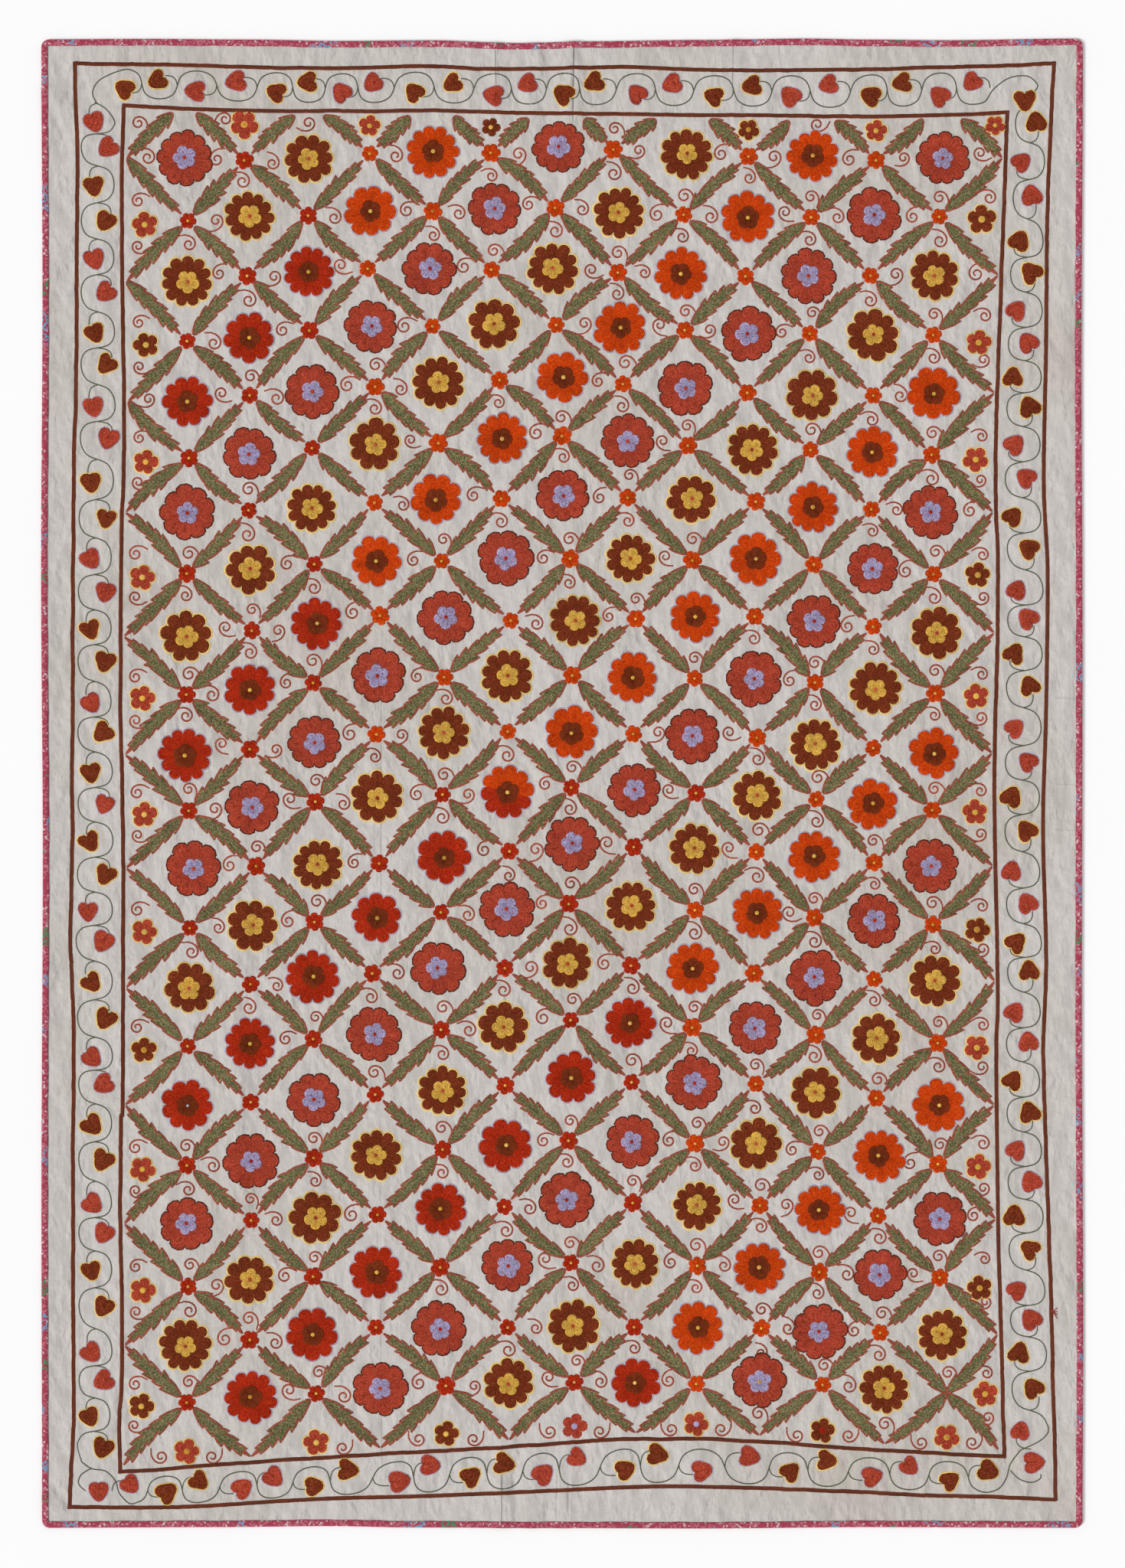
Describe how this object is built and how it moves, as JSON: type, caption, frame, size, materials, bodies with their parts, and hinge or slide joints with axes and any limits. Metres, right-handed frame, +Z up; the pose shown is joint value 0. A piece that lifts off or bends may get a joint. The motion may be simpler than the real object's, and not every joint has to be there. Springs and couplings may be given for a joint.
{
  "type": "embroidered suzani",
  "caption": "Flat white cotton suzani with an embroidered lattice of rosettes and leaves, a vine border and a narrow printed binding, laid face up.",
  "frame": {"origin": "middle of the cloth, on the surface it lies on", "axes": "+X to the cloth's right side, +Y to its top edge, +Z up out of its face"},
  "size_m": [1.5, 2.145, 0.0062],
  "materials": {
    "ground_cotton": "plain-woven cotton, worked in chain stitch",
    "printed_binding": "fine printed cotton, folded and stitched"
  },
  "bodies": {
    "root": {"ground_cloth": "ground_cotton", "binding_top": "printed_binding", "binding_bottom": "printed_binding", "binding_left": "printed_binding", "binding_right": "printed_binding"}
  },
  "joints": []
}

────────

=== STATED PROBLEM ===
Go through the material above line by line and copy it exactly.

=== EXERCISE RESPONSE ===
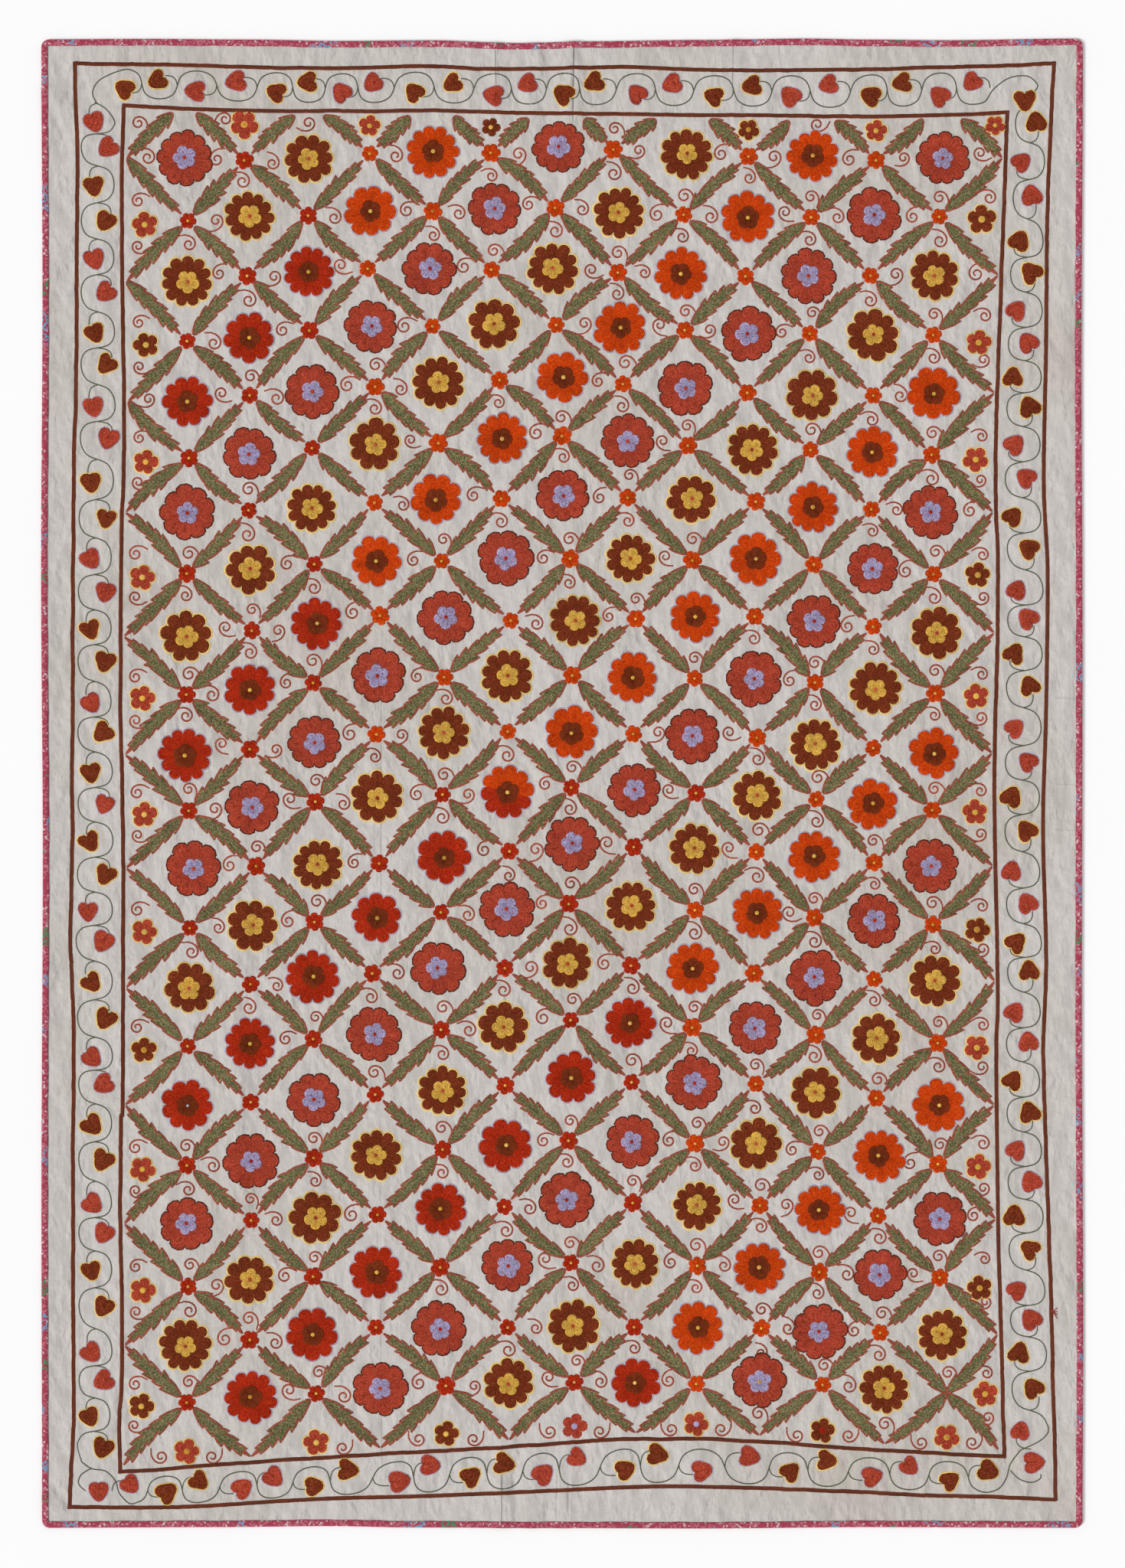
Describe how this object is built and how it moves, as JSON: type, caption, frame, size, materials, bodies with their parts, and hinge or slide joints with axes and any limits. Metres, right-handed frame, +Z up; the pose shown is joint value 0. A piece that lifts off or bends may get a joint. The motion may be simpler than the real object's, and not every joint has to be there. Springs and couplings may be given for a joint.
{
  "type": "embroidered suzani",
  "caption": "Flat white cotton suzani with an embroidered lattice of rosettes and leaves, a vine border and a narrow printed binding, laid face up.",
  "frame": {"origin": "middle of the cloth, on the surface it lies on", "axes": "+X to the cloth's right side, +Y to its top edge, +Z up out of its face"},
  "size_m": [1.5, 2.145, 0.0062],
  "materials": {
    "ground_cotton": "plain-woven cotton, worked in chain stitch",
    "printed_binding": "fine printed cotton, folded and stitched"
  },
  "bodies": {
    "root": {"ground_cloth": "ground_cotton", "binding_top": "printed_binding", "binding_bottom": "printed_binding", "binding_left": "printed_binding", "binding_right": "printed_binding"}
  },
  "joints": []
}